The IBM-ification of Google?

Product shutdowns, risk-taking, and trust

  • Some defend Google’s “launch many, kill many” strategy as normal risk-taking; unprofitable or low-priority products should be cut.
  • Others say the pain is that widely loved, low-maintenance products (e.g., RSS reader, chat apps, Stadia) were killed for strategic or ad reasons, not lack of quality.
  • Repeated shutdowns are seen as eroding trust, especially for hardware tied to cloud services and for enterprise buyers who expect decade-long support.
  • A proposed alternative: keep old products running in “zombie” mode with minimal updates to preserve trust, though critics note this has real opportunity cost.

Innovation vs stagnation

  • Some argue Google remains on the frontier in AI, self‑driving, quantum, custom hardware, etc., and that its bets have driven massive market cap.
  • Others perceive stagnation in user-facing products like Gmail and Search: shallow or annoying changes (AI inbox, AI Overviews) instead of long‑requested usability improvements.
  • Debate over Gemini: some call it “pretty good” and fast/efficient; others see it as clearly behind competing LLMs and more copycat than category‑defining.

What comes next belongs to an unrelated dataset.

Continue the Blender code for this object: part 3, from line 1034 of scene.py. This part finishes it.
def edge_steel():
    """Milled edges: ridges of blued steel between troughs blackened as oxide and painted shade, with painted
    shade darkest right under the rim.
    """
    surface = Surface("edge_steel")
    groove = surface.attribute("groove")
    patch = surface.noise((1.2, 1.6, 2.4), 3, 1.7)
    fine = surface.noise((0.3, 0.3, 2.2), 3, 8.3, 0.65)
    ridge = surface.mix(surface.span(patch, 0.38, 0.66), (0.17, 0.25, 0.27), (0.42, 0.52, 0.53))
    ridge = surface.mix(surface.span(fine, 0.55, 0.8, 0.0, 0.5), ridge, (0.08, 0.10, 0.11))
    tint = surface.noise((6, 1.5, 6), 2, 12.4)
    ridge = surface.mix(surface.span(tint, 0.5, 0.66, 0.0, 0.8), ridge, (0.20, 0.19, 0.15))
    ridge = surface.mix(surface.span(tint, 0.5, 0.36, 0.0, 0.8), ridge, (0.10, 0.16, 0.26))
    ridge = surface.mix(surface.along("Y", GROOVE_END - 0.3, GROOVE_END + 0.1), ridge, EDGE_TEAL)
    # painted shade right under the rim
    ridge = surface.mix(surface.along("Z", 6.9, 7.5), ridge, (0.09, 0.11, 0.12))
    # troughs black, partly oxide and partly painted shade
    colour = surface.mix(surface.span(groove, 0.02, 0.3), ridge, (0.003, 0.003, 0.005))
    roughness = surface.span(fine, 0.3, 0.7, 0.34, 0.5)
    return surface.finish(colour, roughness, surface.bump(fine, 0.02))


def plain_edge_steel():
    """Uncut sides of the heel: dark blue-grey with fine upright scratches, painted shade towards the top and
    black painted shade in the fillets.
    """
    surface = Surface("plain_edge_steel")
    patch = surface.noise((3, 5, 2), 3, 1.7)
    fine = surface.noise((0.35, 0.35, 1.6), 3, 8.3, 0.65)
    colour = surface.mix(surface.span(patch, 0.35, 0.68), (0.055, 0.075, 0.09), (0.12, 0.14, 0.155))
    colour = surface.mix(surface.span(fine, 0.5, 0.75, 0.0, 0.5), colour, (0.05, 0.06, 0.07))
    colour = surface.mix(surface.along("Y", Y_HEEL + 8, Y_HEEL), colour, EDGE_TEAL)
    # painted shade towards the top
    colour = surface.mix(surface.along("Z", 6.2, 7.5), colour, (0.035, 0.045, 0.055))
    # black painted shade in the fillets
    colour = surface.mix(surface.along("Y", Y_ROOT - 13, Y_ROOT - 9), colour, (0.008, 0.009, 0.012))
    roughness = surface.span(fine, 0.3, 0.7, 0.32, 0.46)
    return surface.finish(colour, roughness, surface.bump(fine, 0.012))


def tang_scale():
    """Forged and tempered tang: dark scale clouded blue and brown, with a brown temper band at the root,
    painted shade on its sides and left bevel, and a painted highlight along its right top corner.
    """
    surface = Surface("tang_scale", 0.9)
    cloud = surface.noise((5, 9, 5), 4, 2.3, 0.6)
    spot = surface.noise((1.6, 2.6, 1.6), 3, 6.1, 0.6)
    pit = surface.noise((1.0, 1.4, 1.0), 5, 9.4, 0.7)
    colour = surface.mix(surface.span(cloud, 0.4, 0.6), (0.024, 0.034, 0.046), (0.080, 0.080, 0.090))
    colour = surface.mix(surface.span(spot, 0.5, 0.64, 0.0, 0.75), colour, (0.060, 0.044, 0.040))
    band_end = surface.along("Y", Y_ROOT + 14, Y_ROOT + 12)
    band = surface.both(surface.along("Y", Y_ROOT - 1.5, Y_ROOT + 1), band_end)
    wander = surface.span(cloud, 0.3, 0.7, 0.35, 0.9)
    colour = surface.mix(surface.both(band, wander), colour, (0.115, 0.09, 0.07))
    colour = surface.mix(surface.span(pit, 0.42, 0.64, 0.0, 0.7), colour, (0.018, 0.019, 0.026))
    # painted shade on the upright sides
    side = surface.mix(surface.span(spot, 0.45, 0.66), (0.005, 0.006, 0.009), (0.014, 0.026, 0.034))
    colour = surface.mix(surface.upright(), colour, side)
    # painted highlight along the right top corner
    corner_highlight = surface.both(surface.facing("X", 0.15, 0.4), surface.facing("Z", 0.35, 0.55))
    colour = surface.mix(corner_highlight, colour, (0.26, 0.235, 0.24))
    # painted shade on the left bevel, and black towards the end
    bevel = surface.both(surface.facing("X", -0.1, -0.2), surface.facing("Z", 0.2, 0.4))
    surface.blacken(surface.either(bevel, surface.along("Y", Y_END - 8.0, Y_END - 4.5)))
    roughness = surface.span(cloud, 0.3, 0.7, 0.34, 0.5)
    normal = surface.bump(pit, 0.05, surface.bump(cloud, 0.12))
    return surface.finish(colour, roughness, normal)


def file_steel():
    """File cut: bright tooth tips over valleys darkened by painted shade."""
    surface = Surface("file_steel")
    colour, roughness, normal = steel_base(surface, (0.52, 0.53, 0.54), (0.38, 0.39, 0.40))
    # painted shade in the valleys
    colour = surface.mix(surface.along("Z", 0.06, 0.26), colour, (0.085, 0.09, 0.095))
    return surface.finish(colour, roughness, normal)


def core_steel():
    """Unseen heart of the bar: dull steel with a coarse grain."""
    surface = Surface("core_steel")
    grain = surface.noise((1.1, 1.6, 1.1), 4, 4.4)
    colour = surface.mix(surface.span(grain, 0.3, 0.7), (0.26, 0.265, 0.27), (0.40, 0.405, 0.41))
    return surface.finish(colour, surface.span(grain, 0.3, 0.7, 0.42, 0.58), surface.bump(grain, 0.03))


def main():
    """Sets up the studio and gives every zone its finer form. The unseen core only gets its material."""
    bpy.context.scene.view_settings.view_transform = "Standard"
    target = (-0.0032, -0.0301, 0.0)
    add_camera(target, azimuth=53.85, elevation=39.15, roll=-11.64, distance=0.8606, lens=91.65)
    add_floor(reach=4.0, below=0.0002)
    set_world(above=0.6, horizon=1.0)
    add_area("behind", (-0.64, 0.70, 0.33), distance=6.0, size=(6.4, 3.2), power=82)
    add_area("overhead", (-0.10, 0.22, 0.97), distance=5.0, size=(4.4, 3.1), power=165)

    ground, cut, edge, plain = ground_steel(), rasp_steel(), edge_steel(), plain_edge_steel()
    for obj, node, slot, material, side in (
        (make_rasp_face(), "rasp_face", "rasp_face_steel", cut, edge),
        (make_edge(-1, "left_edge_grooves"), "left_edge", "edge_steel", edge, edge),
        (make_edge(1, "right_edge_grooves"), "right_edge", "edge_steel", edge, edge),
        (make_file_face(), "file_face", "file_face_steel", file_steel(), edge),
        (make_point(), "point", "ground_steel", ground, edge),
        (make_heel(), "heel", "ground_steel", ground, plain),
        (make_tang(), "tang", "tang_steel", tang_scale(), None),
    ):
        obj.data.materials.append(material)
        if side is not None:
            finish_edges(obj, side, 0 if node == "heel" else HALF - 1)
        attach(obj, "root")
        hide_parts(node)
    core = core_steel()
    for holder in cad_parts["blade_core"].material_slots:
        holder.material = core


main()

YouTube, shorts, and user sentiment

  • Many dislike Shorts and “unavoidable” engagement features, calling them anti-user and emblematic of enshittification.
  • Workarounds exist (history off, third-party apps, new settings), but often don’t fully remove Shorts.
  • At the same time, YouTube is described as uniquely valuable; people “hate it but still use it” due to unmatched content and network effects.
  • Some insist broad sentiment toward YouTube remains positive, with users caring more about creators than platform knobs.

Google Cloud, Railway, and enterprise reliability

  • The Railway GCP account-ban incident is widely discussed as a trust crisis: a large startup’s account was auto-suspended, apparently without effective safeguards.
  • Clarifications in-thread: Railway had reps and phone contacts, and support did help restore service, but not fast enough to prevent major impact.
  • Some blame Railway for not having the right enterprise relationship; others reject this as victim-blaming, arguing automated bans for big accounts are unacceptable.
  • Comparison with other clouds: Microsoft praised for responsive account management, AWS for strong technical support, Google’s account teams often seen as weak or revolving.
  • Hetzner is cited as cheaper but also prone to sudden, unexplained terminations; “getting Hetznered” is a known risk.

Google vs IBM and industry trajectory

  • Some call the IBM comparison inapt: IBM is seen as a services-heavy, legacy player; Google still drives core innovation that powers its ad business.
  • Others say the analogy fits in a different sense: a shift from bold product leadership to safe, incremental moves and “enterprise” behavior.
  • Broader debate on whether big tech is now “too entrenched to die” versus historical patterns that even giants eventually decline.

Internal culture and hiring

  • Several comments describe a perceived influx of middle managers and weaker hiring standards, especially post‑2020.
  • Support and direct customer interaction are said to be culturally undervalued inside Google, with automation prioritized over hands-on help.